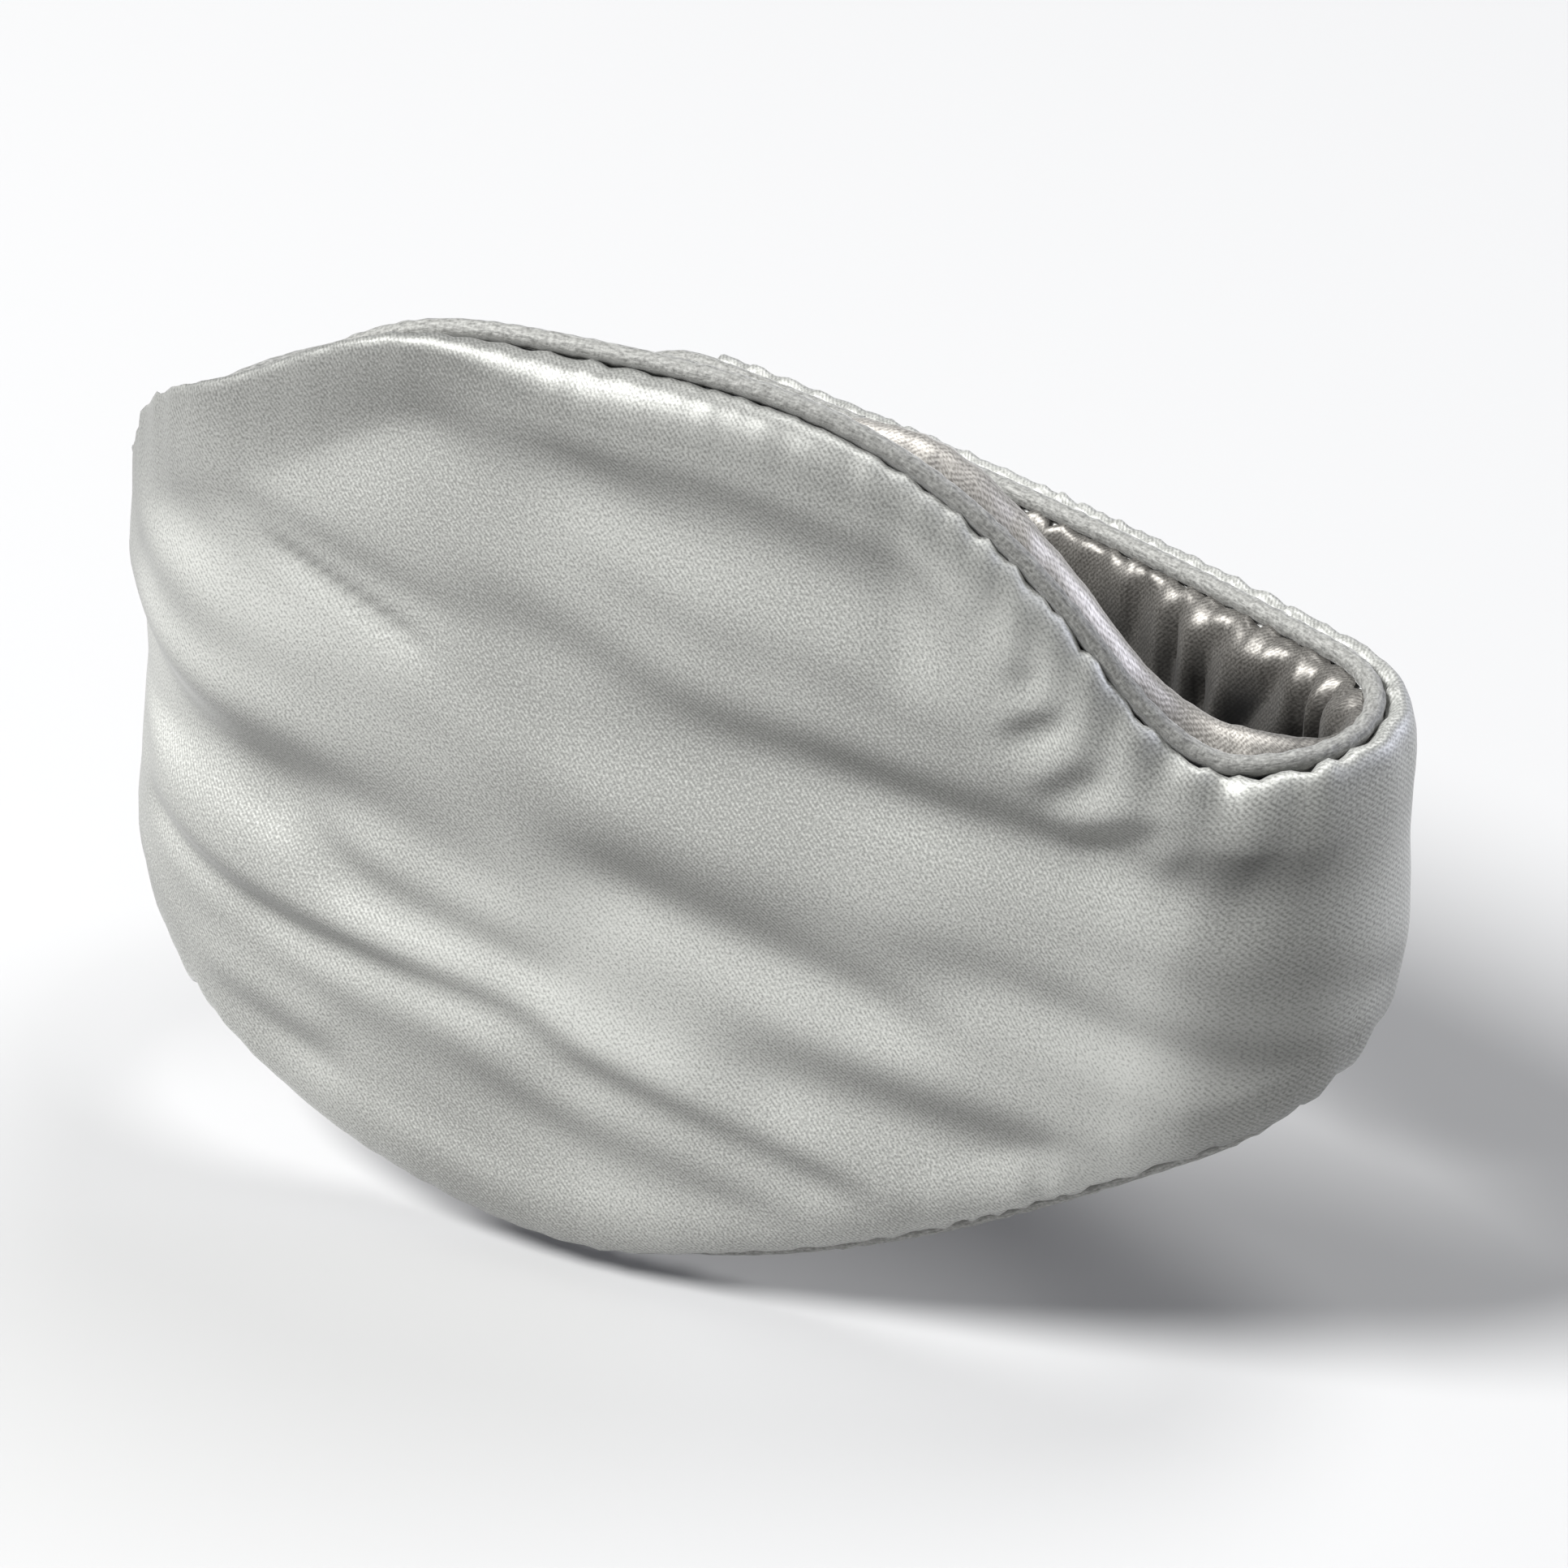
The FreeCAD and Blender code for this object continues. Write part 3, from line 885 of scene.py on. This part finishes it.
def shade_ramp(tree, source, output, dark, light, half_width):
    """From dark to light about the middle of a value's range."""
    ramp = node(tree, "ShaderNodeValToRGB")
    stops = ((0.5 - half_width, dark), (0.5 + half_width, light))
    for element, (position, colour) in zip(ramp.color_ramp.elements, stops):
        element.position = position
        element.color = (*colour, 1.0)
    link(source, output, ramp, "Fac")
    return ramp


def relief(tree, shader, source, output, strength, depth):
    """Small bumps that follow a value; the depth is in metres."""
    bump = node(tree, "ShaderNodeBump")
    set_inputs(bump, {"Strength": strength, "Distance": depth})
    link(source, output, bump, "Height")
    link(bump, "Normal", shader, "Normal")


def with_painted_shade(tree, colour, depth):
    """A colour painted darker by this much where the painted-shade attribute is 1, and lighter where it is
    below 0.
    """
    painted_shade = node(tree, "ShaderNodeAttribute", attribute_name="painted_shade")
    share = node(tree, "ShaderNodeMath", operation="MULTIPLY_ADD")
    set_inputs(share, {1: -depth, 2: 1.0})
    link(painted_shade, "Fac", share, 0)
    scaled = node(tree, "ShaderNodeVectorMath", operation="SCALE")
    link(colour, "Color", scaled, 0)
    link(share, 0, scaled, "Scale")
    return scaled


def satin(name, dark, light, roughness, painted_shade_depth):
    """Woven satin: fine slanting twill lines, grain, a broad sheen, and painted shade where it leans down
    and painted light where it leans up.
    """
    material, tree, shader = new_material(name)
    cloth = cloth_coordinates(tree)
    twill = stripes(tree, cloth, turn=math.radians(38), period=0.5)
    grain = noise(tree, cloth, size=0.36, detail=2.5)
    thread = mixed(tree, twill, "Result", grain, "Fac", share=0.86)
    cloud = noise(tree, cloth, size=55.0, detail=2.0)
    tone = mixed(tree, thread, "Result", cloud, "Fac", share=0.35)
    colour = shade_ramp(tree, tone, "Result", dark, light, half_width=0.10)
    link(with_painted_shade(tree, colour, painted_shade_depth), 0, shader, "Base Color")
    relief(tree, shader, thread, "Result", strength=0.10, depth=0.00012)
    set_inputs(shader, {"Roughness": roughness, "Metallic": 0.5, "Specular IOR Level": 0.35,
                        "Anisotropic": 0.3, "Sheen Weight": 0.15, "Sheen Roughness": 0.4})
    return material


def napped(name, dark, light):
    """Satin drawn tight round a cord: fine threads along it, with a short bright nap."""
    material, tree, shader = new_material(name)
    cloth = cloth_coordinates(tree)
    drawn = node(tree, "ShaderNodeVectorMath", operation="MULTIPLY")
    set_inputs(drawn, {1: (0.3, 1.0, 1.0)})
    link(cloth, 0, drawn, 0)
    threads = noise(tree, drawn, size=0.38, detail=3.0)
    nap = noise(tree, cloth, size=0.5, detail=2.0)
    tone = mixed(tree, threads, "Fac", nap, "Fac", share=0.45)
    colour = shade_ramp(tree, tone, "Result", dark, light, half_width=0.14)
    link(colour, "Color", shader, "Base Color")
    relief(tree, shader, tone, "Result", strength=0.7, depth=0.0003)
    set_inputs(shader, {"Roughness": 0.65, "Metallic": 0.2, "Sheen Weight": 0.35, "Sheen Roughness": 0.35})
    return material


def matt_cloth(name, dark, light, size):
    """Plain woven or felted cloth without shine; size is its grain's."""
    material, tree, shader = new_material(name)
    coordinates = in_millimetres(tree, node(tree, "ShaderNodeTexCoord"), "Object")
    grain = noise(tree, coordinates, size, detail=4.0)
    colour = shade_ramp(tree, grain, "Fac", dark, light, half_width=0.15)
    link(colour, "Color", shader, "Base Color")
    relief(tree, shader, grain, "Fac", strength=0.5, depth=0.0003)
    set_inputs(shader, {"Roughness": 0.9})
    return material


# the last value of each satin is how much its painted shade darkens the colour
OUTER_SATIN = satin("outer_satin", (0.262, 0.264, 0.250), (0.52, 0.524, 0.498), 0.5, painted_shade_depth=0.40)
# the lining's colour is kept dark partly as painted shade of the loop's inside
LINING_SATIN = satin("lining_satin", (0.085, 0.080, 0.073), (0.215, 0.206, 0.190), 0.42, painted_shade_depth=0.5)
PIPING_SATIN = napped("piping_satin", (0.13, 0.13, 0.122), (0.34, 0.34, 0.323))
PADDING = matt_cloth("padding", (0.78, 0.78, 0.76), (0.92, 0.92, 0.90), 1.5)
BLACKOUT = matt_cloth("blackout", (0.015, 0.015, 0.017), (0.05, 0.05, 0.055), 0.6)
FILLER_CORD = matt_cloth("filler_cord", (0.72, 0.71, 0.66), (0.88, 0.87, 0.82), 0.4)
HOOK_TAPE = matt_cloth("hook_tape", (0.20, 0.20, 0.20), (0.42, 0.42, 0.42), 0.5)
LOOP_TAPE = matt_cloth("loop_tape", (0.26, 0.26, 0.26), (0.44, 0.44, 0.43), 0.8)
LABEL_CLOTH = matt_cloth("label_cloth", (0.006, 0.006, 0.007), (0.03, 0.03, 0.032), 0.3)
RED_THREAD = matt_cloth("red_thread", (0.30, 0.01, 0.01), (0.60, 0.03, 0.03), 0.3)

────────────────

• What you are asked to do: Copy all lines from the data that hold the word "this".

• Correct output:
The FreeCAD and Blender code for this object continues. Write part 3, from line 885 of scene.py on. This part finishes it.
    """A colour painted darker by this much where the painted-shade attribute is 1, and lighter where it is